Within 40 years of Pompey’s death, the 3rd temple would be filled with God’s presence: the incarnation of Christ. He and his cousin John the Baptist announced the emptiness of Israel’s religion and offered the fulfillment that would come through the kingdom of God that had come near in Christ.

In John 1, the Greek word that describes Christ as God dwelling in flesh denotes the idea of tabernacling or templing. Paul in 1 Corinthians calls the church as the body of Christ, the temple filled by the Spirit.

mitch says:

For evidence that the Hebrews took such matters seriously here’s Jeremiah, who lived in the 7th and 6th centuries BCE, addressing Yahweh:

Yet I shall present charges against You:
Why does the way of the wicked prosper?
Why are the workers of treachery at ease?
You have planted them, and they have taken root,
They spread, they even bear fruit.

James says:

Is there documentary evidence that Jews at this time fretted over these questions?

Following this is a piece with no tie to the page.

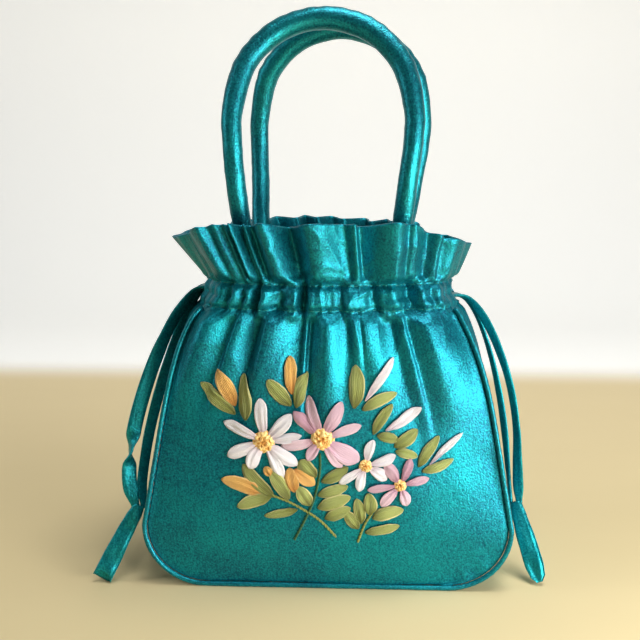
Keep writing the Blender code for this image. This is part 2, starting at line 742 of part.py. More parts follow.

They seem plausible, but they also seem fairly post-Enlightenment.

Noah SD says:

I think this is actually a twist on the problem of evil. The problem of evil requires the assumption that God wants good things to happen, and that we know what those good things are.

In the Pompey example, we’ve got a statement that we believe to be from God that says that Pompey should die for this. So either God didn’t write this, God knowingly lied, or God didn’t predict the future correctly.